You can see in the residuals plot below that there is a pretty good spread across all X values.  It's worth noting that there seem to be more negative values than positive values, but the largest residuals are positive.

In [None]:
print("The mean of the residuals is %.2f" % np.mean(residuals))

In [None]:
for train_index, test_index in kf.split(X):
    X_train, X_test = X.iloc[train_index], X.iloc[test_index]
    y_train, y_test = y[train_index], y[test_index]
    fold_residuals = y_test-model.predict(X_test)
    plt.scatter(y_test.index, fold_residuals, color='#1f77b4')
#     plt.scatter(y_test.index, fold_residuals)
    plt.xlabel('Index')
    plt.ylabel('Residuals')
    plt.title("Residuals Plot")
    plt.axhline(0, color="#d62728")

**Side Note:** I discovered that by default, residuals are plotted by color according to fold (see below!).  It reminds me of Skittles, and I was sorely tempted to keep it, but I decided too many colors might be distracting, so I stuck with the conservative default blue. :)

In [None]:
for train_index, test_index in kf.split(X):
    X_train, X_test = X.iloc[train_index], X.iloc[test_index]
    y_train, y_test = y[train_index], y[test_index]
    fold_residuals = y_test-model.predict(X_test)
#     plt.scatter(y_test.index, fold_residuals, color='#1f77b4') # This line makes all the dots blue
    plt.scatter(y_test.index, fold_residuals) # This line colors the dots according to their assigned test fold
    plt.xlabel('Index')
    plt.ylabel('Residuals')
    plt.title("Residuals Plot")
    plt.axhline(0, color="#d62728")

#### Predicted vs. Actual Plot

I'd say this fit looks okay, but certainly not excellent.  There are a few more points above the line at lower salary levels and a few more points below the line at higher salary levels, meaning \\( \beta_{0} \\) is a bit low and \\( \beta_{1} \\) is a little too steep.

In [None]:
for train_index, test_index in kf.split(X):
    X_train, X_test = X.iloc[train_index], X.iloc[test_index]
    y_train, y_test = y[train_index], y[test_index]
    plt.scatter(y_test, slr.predict(X_test), color='#1f77b4')
#     plt.scatter(y_test, slr.predict(X_test))
plt.xlabel('Actual Salary')
plt.ylabel('Predicted Salary')
plt.title("Actual vs. Predicted Salaries")
y_lim = plt.ylim()
x_lim = plt.xlim()
plt.plot(x_lim, y_lim, 'k-', color ="#d62728")
plt.ylim(y_lim)
plt.xlim(x_lim)

### Assumption 3: Error is Normally distributed
The residuals histogram for this regression doesn't look totally normal to me, but the Shapiro-Wilk test below returned a p-value of 0.186, so I failed to reject the null hypothesis.  Thanks to Machine Learning Mastery for the <a href="https://machinelearningmastery.com/a-gentle-introduction-to-normality-tests-in-python/" target="_blank">Shapiro-Wilk code and tutorial!</a>

In [None]:
combined_residuals = pd.concat([residuals[0], residuals[1], residuals[2], residuals[3], residuals[4]], ignore_index=True)
plt.hist(combined_residuals, bins=7)
plt.title("Residuals Distribution")
plt.ylabel("Frequency")
plt.xlabel("Residual Amount")

In [None]:
from scipy.stats import shapiro

resid_sum = []

for train_index, test_index in kf.split(X):
    X_train, X_test = X.iloc[train_index], X.iloc[test_index]
    y_train, y_test = y[train_index], y[test_index]
    fold_residuals = y_test-model.predict(X_test)
    resid_sum.append(fold_residuals)

all_residuals = pd.concat([resid_sum[0],resid_sum[1],resid_sum[2],resid_sum[3],resid_sum[4]])

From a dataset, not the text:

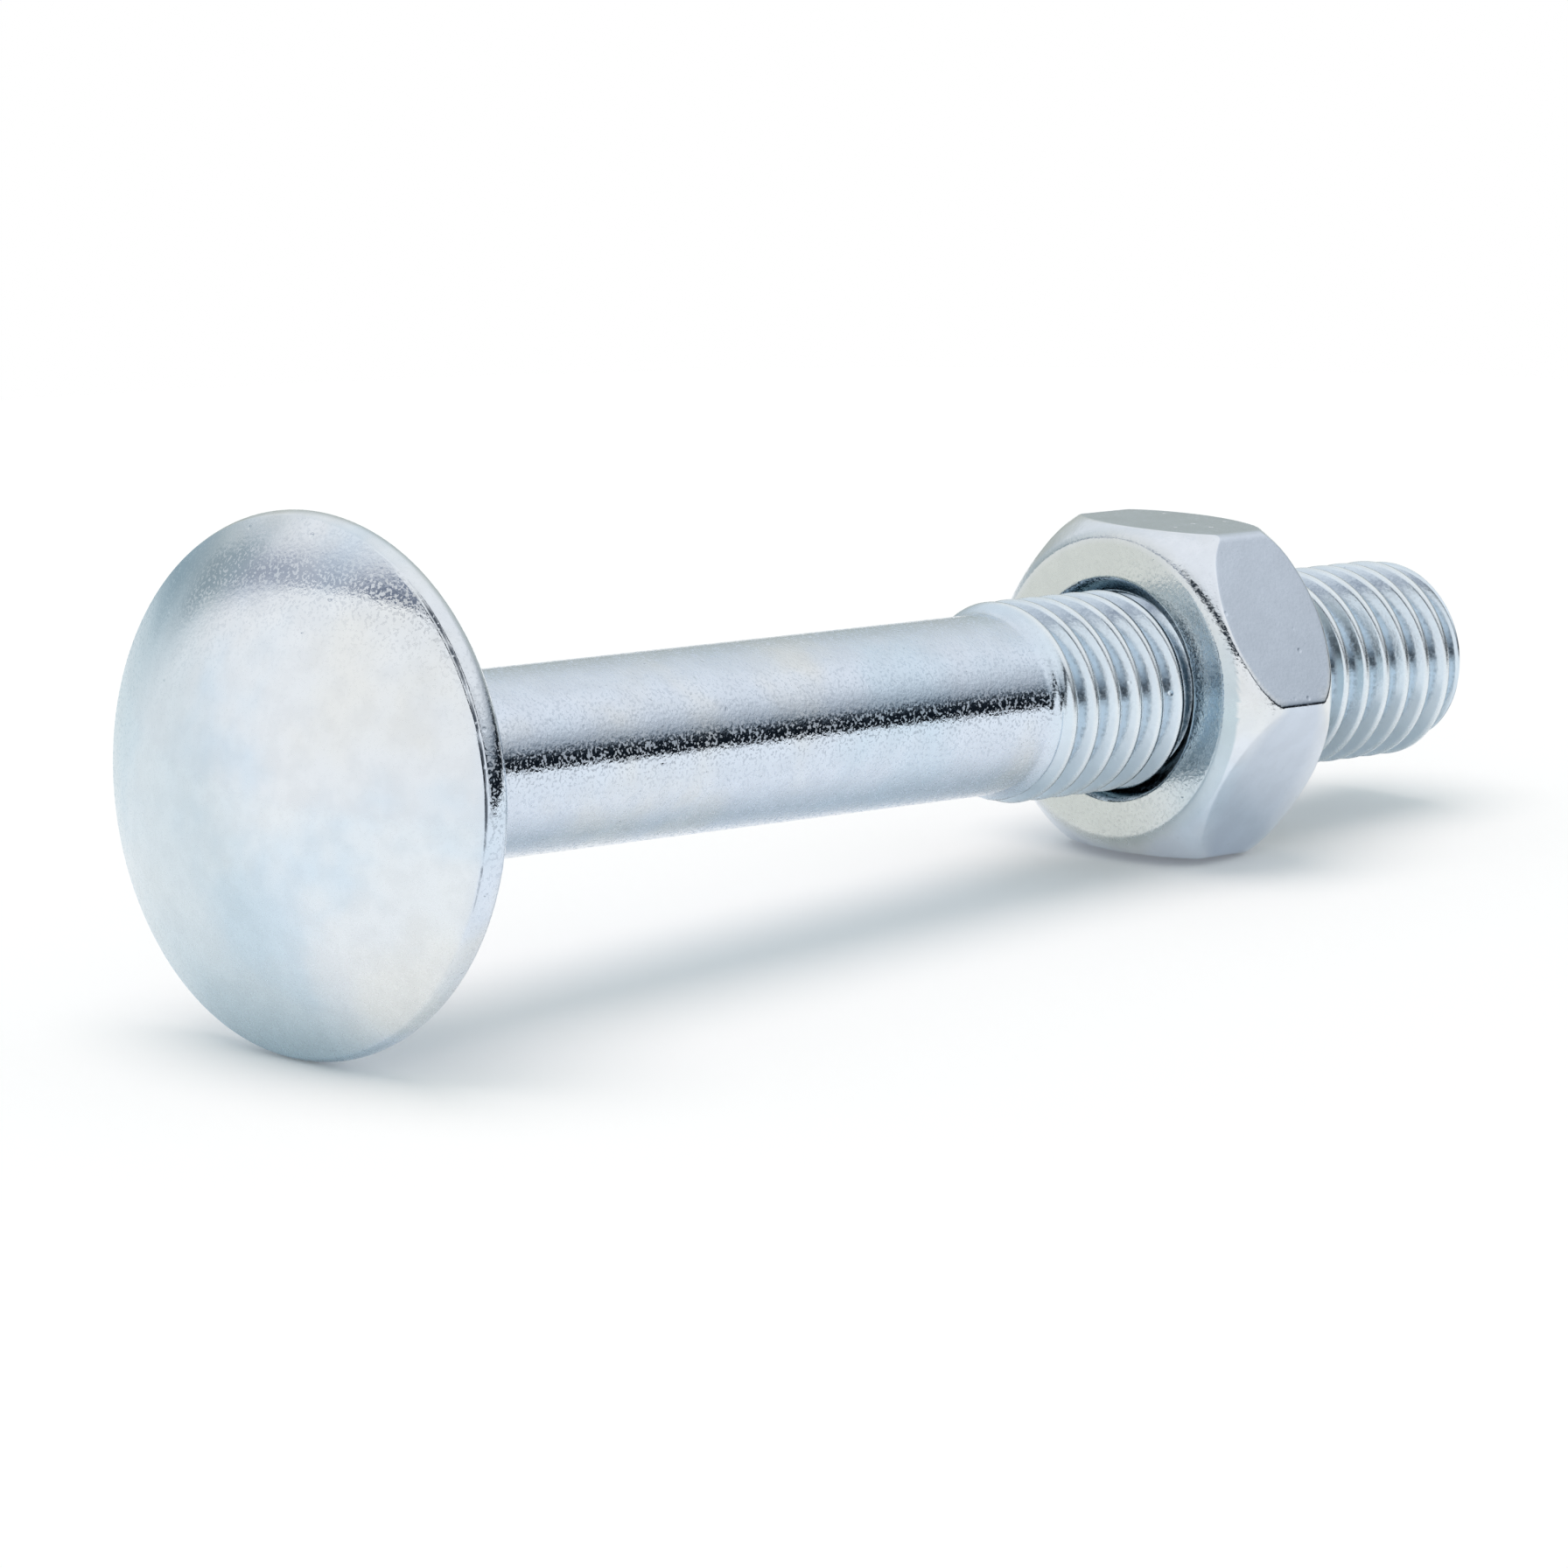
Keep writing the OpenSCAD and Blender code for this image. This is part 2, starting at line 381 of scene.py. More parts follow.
def finish_piece(name, bm, thread, marks, material, body, node):
    """Joins a shape with its thread into one closed skin, lays it down and hands it to its body."""
    bm.from_mesh(thread)
    bpy.data.meshes.remove(thread)
    bmesh.ops.remove_doubles(bm, verts=bm.verts, dist=WELD)
    bmesh.ops.dissolve_degenerate(bm, edges=bm.edges, dist=WELD / 10)
    bmesh.ops.recalc_face_normals(bm, faces=bm.faces)
    open_edges = sum(1 for edge in bm.edges if not edge.is_manifold)
    if open_edges:
        raise RuntimeError(f"{name} has {open_edges} open edges")
    for mark_name, rule in marks.items():
        mark(bm, mark_name, rule)
    bmesh.ops.transform(bm, matrix=LAY_DOWN, verts=bm.verts)
    mesh = bpy.data.meshes.new(name)
    bm.to_mesh(mesh)
    bm.free()
    mesh.materials.clear()
    mesh.materials.append(material)
    mesh.shade_smooth()
    piece = bpy.data.objects.new(name, mesh)
    bpy.context.collection.objects.link(piece)
    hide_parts(node)
    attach(piece, body)
    return piece


def flank_width(thread):
    return thread.depth * math.tan(thread.flank_a)


def helix_start(bolt, thread, height):
    """A height at or below the given one where the middle of a root crosses the local X axis."""
    root = bolt.length - thread.length + thread.pitch * (thread.turn / (2 * math.pi) - 0.5)
    return root + thread.pitch * math.floor((height - root) / thread.pitch - 1)


def new_thread_tree(name, sizes):
    """Geometry Nodes tree with an input for each size, and the helix that every thread starts from.

    Returns the tree, its wiring, its inputs by name, and the rule's parts: the grid, the height along
    the axis, the angle round it, and how far the surface stands above the roots.
    """
    tree = bpy.data.node_groups.new(name, "GeometryNodeTree")
    tree.interface.new_socket("Geometry", in_out="OUTPUT", socket_type="NodeSocketGeometry")
    for size in sizes:
        kind = {"Columns": "NodeSocketInt", "Rows": "NodeSocketInt", "Turns": "NodeSocketInt",
                "Material": "NodeSocketMaterial"}.get(size, "NodeSocketFloat")
        tree.interface.new_socket(size, in_out="INPUT", socket_type=kind)
    wiring = Wiring(tree)
    given = {socket.name: socket for socket in wiring.node("NodeGroupInput").outputs}
    grid = wiring.node("GeometryNodeMeshGrid", {
        "Size X": 1.0,
        "Size Y": 1.0,
        "Vertices X": wiring.add(given["Columns"], 1.0),
        "Vertices Y": wiring.add(wiring.times(given["Rows"], given["Turns"]), 1.0),
    })
    place = wiring.node("ShaderNodeSeparateXYZ", {
        "Vector": wiring.node("GeometryNodeInputPosition").outputs["Position"],
    })
    round_share = wiring.add(place.outputs["X"], 0.5)
    turns = wiring.times(wiring.add(place.outputs["Y"], 0.5), given["Turns"])
    height = wiring.add(given["Start"], wiring.times(given["Pitch"], wiring.add(round_share, turns)))
    height = wiring.limit(height, given["Low"], given["High"])
    angle = wiring.times(round_share, 2 * math.pi)
    from_crest = wiring.times(
        given["Pitch"], wiring.math("ABSOLUTE", wiring.less(wiring.math("FRACT", turns), 0.5))
    )
    reach = wiring.add(wiring.times(given["Crest width"], 0.5), given["Flank width"])
    rise = wiring.times(wiring.less(reach, from_crest), wiring.over(given["Depth"], given["Flank width"]))
    return tree, wiring, given, (grid.outputs["Mesh"], height, angle, rise)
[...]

# Thanks to Machine Learning Mastery for the Shapiro-Wilk code and tutorial!
# https://machinelearningmastery.com/a-gentle-introduction-to-normality-tests-in-python/

stat, p = shapiro(all_residuals)
print('Test Statistic=%.3f, p-value=%.3f' % (stat, p))
# interpret
alpha = 0.05
if p > alpha:
    print('Distribution of residuals looks Normal (fail to reject H0)')
else:
    print('Distribution of residuals does not look Normal (reject H0)')

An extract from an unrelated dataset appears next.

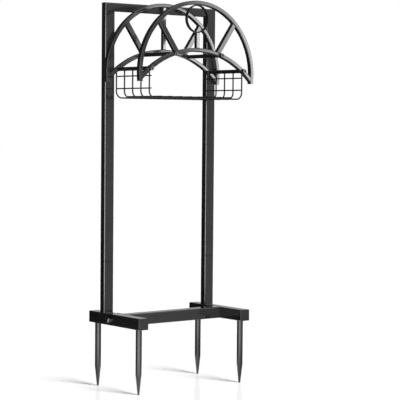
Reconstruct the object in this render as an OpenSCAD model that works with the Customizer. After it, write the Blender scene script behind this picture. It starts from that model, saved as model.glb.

### Assumption 4: Errors are independent of one another

Last, but not least, there is no indiciation that the salaries and years of experience in this data set are related to one another.  Absent any further information, they are assumed to be independent of one another.

## Reflection
I learned a lot more from this project than I was expecting!  I actually created the first draft several weeks ago as a very quick practice of simple linear regression and left it alone for a while.  I came back to it because I wanted to update it to use a random seed to create repeatable results while still being able to shuffle the dataset.  I tried to import `random`, but that only works on Lists.

On top of that, I was only pulling out a single data point for validation, so I started searching for other techniques.  That's when I came across resampling and cross-validation techniques, and suddenly  there was a new world of possibilities! :)

As I noted at the top, if I were to go back and do this again, I would probably pull out three data points from the initial dataset and use them as a final validation set.  Next time!

I'm also getting much more comfortable with different Python data types, Matplotlib, Markdown, and LaTeX.